For those who choose to remain silent on this issue or fail to step up yet espouse that they believe in the equal value of human life, I am frightened. For those who are apathetic about this tragedy, I am frightened. For those who believe that this child's life is worth less than your own, I am frightened.
We as disability advocates have stepped up and put this issue into view. We have done the work to make people aware. We have spoken up for those who cannot speak for themselves. We are telling you that Baby Emilio's life is not worth less than any other child's. His life is not "futile" to his mother who is fighting to keep him alive.
We are asking that his life be accorded the same dignity and respect that yours is or your child's is. Many who are willing to stand by and allow this, I fear , will only understand when a loved one is in the same position.
3 comments:
Taking the choice out of his mother's hands is just wrong. It's a huge infringement on family rights.

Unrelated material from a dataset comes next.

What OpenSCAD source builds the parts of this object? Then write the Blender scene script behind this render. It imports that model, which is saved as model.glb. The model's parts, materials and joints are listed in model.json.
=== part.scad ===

I think you have misunderstood the law. It is not about disabilities. That is quite misleading and I believe deliberately inflammatory.
Under the law, if you can find another hospital or facility that will treat you, you are fully capable of transfering there. If you can find someone who is willing to give you this care, you can certainly do so. It is not a death sentence pronounced on a person with no recourse and no other options. It simply means that a hospital is not required to treat you if it determines that such treatment is futile. It does not require someone else to treat YOU for something that only YOU want.
I think you have misunderstood my post. Let's go over the law and the ponts you raise. Under the law you are given only 10 days to find another hospital or facility to go to or care will be withdrawn. It is a death sentence if you cannot find the other place in 10 days (not much time is it?)and the care is keeping you alive. It is a death sentence if the hospital "is not required to treat you" - if you can't breathe without a respirator e.g. It is a death sentence no matter what your family wants- a mother of a child e.g. As to your last sentence as to what I want - I want to stay alive and I have no qualms about speaking up for myself or others on that issue . If you choose to see that as entitlement, so be it.